Stress-strain relation in the collapse of Langmuir monolayer of a dimer of disk shaped moiety

Abstract

Langmuir monolayer of a novel molecule containing dimer of disk shaped moiety, viz., terephtalic acid bis-[6-(3,6,7,10,11-pentahexyloxy-triphenylen-2-yloxyl)-hexyl] ester (tp-dimer), was studied at air-water interface. The monolayer of the tp-dimer at air-water interface exhibited the coexistence of condensed and gas phases at large area per molecule which on compression transformed to a uniform condensed phase at lower area per molecule (1.80 nm(2)) and then collapsed at 1.67 nm(2). The monolayer film transferred by Langmuir-Blodgett technique onto a hydrophilic silicon substrate was studied using an atomic force microscope. The topography image showed the film to be of height of about 1.5 nm corresponding to the edge-on configuration of the triphenylene moieties. We have studied the collapse of monolayer at air-water interface as a function of compression rate and temperature.
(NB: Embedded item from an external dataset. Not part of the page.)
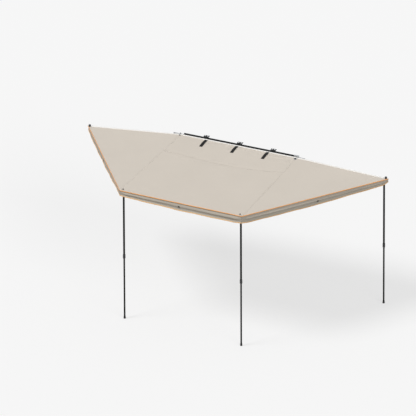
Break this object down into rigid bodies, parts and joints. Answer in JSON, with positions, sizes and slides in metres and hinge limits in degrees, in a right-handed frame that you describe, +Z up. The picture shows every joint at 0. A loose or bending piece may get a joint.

We find that the collapse pressure increased with increase in the compression rate. The surface pressure of the monolayer is considered as stress and compression as strain. The strain rate is related to the collapse pressure by a power law similar to that found in the dendrimers. Our studies on the effect of temperature on the collapse pressure of tp-dimer monolayer showed that the collapse pressure decreased with increase in temperature. We have considered the Arrhenius temperature dependence of the strain rate and calculated the activation energy for the collapse of monolayer. Our analysis of the relative area loss as a function of time in the collapse region suggests that the monolayer collapses by the formation of nuclei of three-dimensional crystallites.